Just like the Walsall game, they had plenty of the ball – Kevin McDonald in particular – but struggled to find the gaps.
Wolves recovered to force their way back into the contest through Bjorn Sigurdarson.
The bustling Icelandic forward was denied by the brave Weale diving at his feet in the 32nd minute.
Two minutes later came Wolves’ best chance in open play when Sigurdarson’s towering header from Scott Golbourne’s cross bounced against the post.
Having got themselves back into the game, Wolves finally started forcing the pace at the start of the second period.
Ten minutes after the restart, Griffiths hooked a wayward acrobatic effort over the bar but McDonald should have gone for goal himself two minutes later rather than pass to Sigurdarson, who wasn’t expecting it. Sigurdarson then produced a poor shot on the turn as Wolves tried to force the breakthrough.
But a key moment on the hour went Wolves way when they were given a huge let-off, Curtis Main somehow blazing over an open goal from two yards out after some trickery and an inviting cross from Taylor from the right.
Had that have gone in, it would have been difficult to see Wolves coming back.
But they weren’t done and, six minutes from time, the second key moment went their way too.
This time it was a double whammy as Taylor handballed on the line from Matt Doherty’s bullet header from Sako’s corner and was sent off.
Sako belted the resulting penalty down the middle of the goal and Wolves had the advantage they needed, Shrewsbury’s fire having blown itself out.

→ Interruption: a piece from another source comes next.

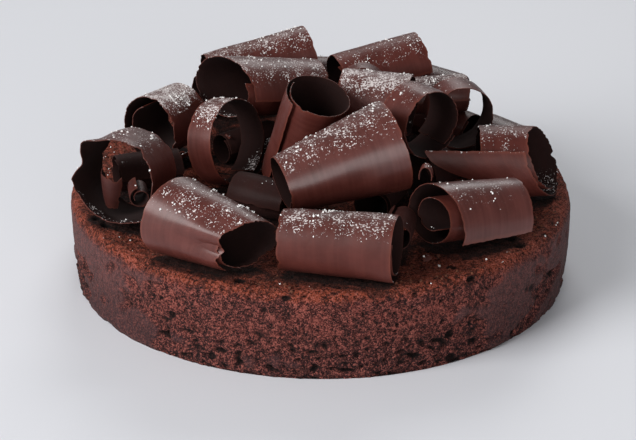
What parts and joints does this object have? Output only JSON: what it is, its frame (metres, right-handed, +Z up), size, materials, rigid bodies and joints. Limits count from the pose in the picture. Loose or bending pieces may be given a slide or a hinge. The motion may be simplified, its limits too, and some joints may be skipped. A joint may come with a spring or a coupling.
{
  "type": "round chocolate cake topped with chocolate curls",
  "caption": "Whole round flourless chocolate cake with a sunken top, under a heap of large rolled chocolate curls dusted with icing sugar.",
  "frame": {"origin": "centre of the cake's flat base, on the surface that it stands on", "axes": "+Z up out of the cake's top; -Y towards the shown front of the heap; +X to its right"},
  "size_m": [0.231, 0.231, 0.0986],
  "materials": {
    "crumb": "matte",
    "chocolate": "satin"
  },
  "bodies": {
    "root": {"cake": "crumb", "curl_front_left": "chocolate", "curl_front_centre": "chocolate", "curl_front_right": "chocolate", "curl_front_dark": "chocolate", "curl_left_wide": "chocolate", "curl_left_shard": "chocolate", "curl_left_tiny": "chocolate", "curl_left_low": "chocolate", "curl_left_dusted": "chocolate", "curl_right_long": "chocolate", "curl_low_left": "chocolate", "curl_centre_left": "chocolate", "curl_centre_upright": "chocolate", "curl_low_centre": "chocolate", "curl_low_open": "chocolate", "curl_low_middle": "chocolate", "curl_low_back": "chocolate", "curl_low_right": "chocolate", "curl_low_back_left": "chocolate", "curl_low_back_right": "chocolate", "curl_right_behind": "chocolate", "curl_rim_back_left": "chocolate", "curl_rim_back": "chocolate", "curl_rim_back_right": "chocolate", "curl_centre_cone": "chocolate", "curl_small_loop": "chocolate", "curl_back_flat": "chocolate", "curl_back_left": "chocolate", "curl_right_open": "chocolate", "curl_centre_dusted": "chocolate", "curl_back_arch": "chocolate", "curl_back_right": "chocolate", "curl_back_dark": "chocolate", "curl_right_ring": "chocolate"}
  },
  "joints": []
}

So it was that close. Again.
It wasn’t hard to feel some sympathy for Shrewsbury boss Graham Turner, who has fashioned a young and decent footballing side on a fraction of the Molineux budget.
The former Wolves manager started the game as the most popular man in the stadium with both sets of fans chanting his name, and acknowledged the travelling fans with a wave.
By the end, with many of his players having sank to their knees in a mixture of exasperation and exhaustion as the officials were loudly booed off, he wasn’t feeling so generous.
But Wolves were just happy to pocket the points.